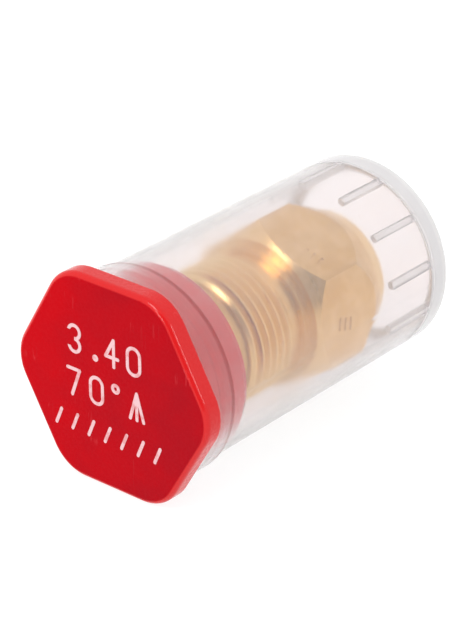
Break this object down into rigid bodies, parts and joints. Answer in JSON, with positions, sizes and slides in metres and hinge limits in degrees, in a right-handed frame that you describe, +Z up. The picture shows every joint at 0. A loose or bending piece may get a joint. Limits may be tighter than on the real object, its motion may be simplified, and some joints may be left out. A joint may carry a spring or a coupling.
{
  "type": "oil burner nozzle in storage vial",
  "caption": "Brass oil burner nozzle with sintered filter, packed in a clear round vial that is closed by a red hexagonal plug cap.",
  "frame": {"origin": "under the middle of the object, at the bottom of the cap's lower flat", "axes": "+Y along the vial from the cap to the closed end, +Z up, +X to the right when the cap's printed face is seen from -Y"},
  "size_m": [0.024, 0.0402, 0.022],
  "materials": {
    "clear_plastic": "clear, slightly milky",
    "red_plastic": "satin gloss",
    "white_ink": "printed ink",
    "brass": "turned",
    "steel": "ground",
    "sintered_bronze": "sintered grain"
  },
  "bodies": {
    "vial": {"tube": "clear_plastic"},
    "cap": {"plug_cap": "red_plastic", "cap_print": "white_ink"},
    "nozzle": {"nozzle_body": "brass", "orifice_disc": "steel", "swirl_cone": "steel"},
    "screw": {"lock_screw": "brass"},
    "filter": {"filter_stem": "brass", "filter_sleeve": "sintered_bronze"}
  },
  "joints": [
    {"name": "cap_pull", "type": "slide", "parent": "vial", "child": "cap", "axis": [0, -1, 0], "range_m": [0, 0.06]},
    {"name": "nozzle_out", "type": "slide", "parent": "vial", "child": "nozzle", "axis": [0, -1, 0], "range_m": [0, 0.036]},
    {"name": "filter_unscrew", "type": "hinge", "parent": "nozzle", "child": "filter", "pos_m": [0, -0.0081, 0.0107], "axis": [0, -1, 0], "continuous": true},
    {"name": "lock_screw_turn", "type": "hinge", "parent": "nozzle", "child": "screw", "pos_m": [0, 0.0049, 0.0107], "axis": [0, -1, 0], "continuous": true}
  ],
  "couplings": [
    {"joint": "nozzle_out", "follows": "cap_pull", "ratio": 0.6}
  ]
}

☆ ☆ ☆ ☆

Your objective →
Output all of the data above without any alteration.

Finished task →
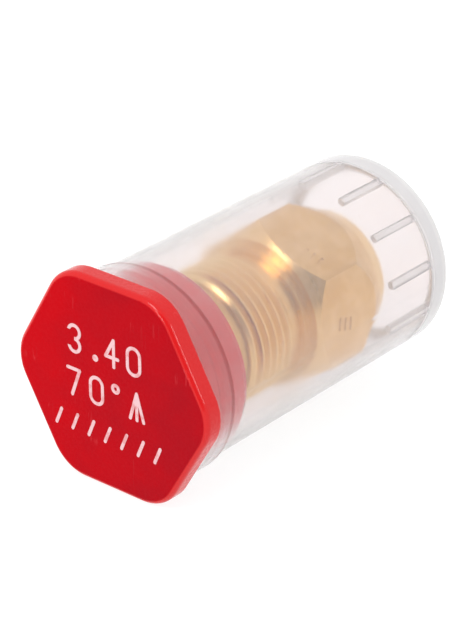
Break this object down into rigid bodies, parts and joints. Answer in JSON, with positions, sizes and slides in metres and hinge limits in degrees, in a right-handed frame that you describe, +Z up. The picture shows every joint at 0. A loose or bending piece may get a joint. Limits may be tighter than on the real object, its motion may be simplified, and some joints may be left out. A joint may carry a spring or a coupling.
{
  "type": "oil burner nozzle in storage vial",
  "caption": "Brass oil burner nozzle with sintered filter, packed in a clear round vial that is closed by a red hexagonal plug cap.",
  "frame": {"origin": "under the middle of the object, at the bottom of the cap's lower flat", "axes": "+Y along the vial from the cap to the closed end, +Z up, +X to the right when the cap's printed face is seen from -Y"},
  "size_m": [0.024, 0.0402, 0.022],
  "materials": {
    "clear_plastic": "clear, slightly milky",
    "red_plastic": "satin gloss",
    "white_ink": "printed ink",
    "brass": "turned",
    "steel": "ground",
    "sintered_bronze": "sintered grain"
  },
  "bodies": {
    "vial": {"tube": "clear_plastic"},
    "cap": {"plug_cap": "red_plastic", "cap_print": "white_ink"},
    "nozzle": {"nozzle_body": "brass", "orifice_disc": "steel", "swirl_cone": "steel"},
    "screw": {"lock_screw": "brass"},
    "filter": {"filter_stem": "brass", "filter_sleeve": "sintered_bronze"}
  },
  "joints": [
    {"name": "cap_pull", "type": "slide", "parent": "vial", "child": "cap", "axis": [0, -1, 0], "range_m": [0, 0.06]},
    {"name": "nozzle_out", "type": "slide", "parent": "vial", "child": "nozzle", "axis": [0, -1, 0], "range_m": [0, 0.036]},
    {"name": "filter_unscrew", "type": "hinge", "parent": "nozzle", "child": "filter", "pos_m": [0, -0.0081, 0.0107], "axis": [0, -1, 0], "continuous": true},
    {"name": "lock_screw_turn", "type": "hinge", "parent": "nozzle", "child": "screw", "pos_m": [0, 0.0049, 0.0107], "axis": [0, -1, 0], "continuous": true}
  ],
  "couplings": [
    {"joint": "nozzle_out", "follows": "cap_pull", "ratio": 0.6}
  ]
}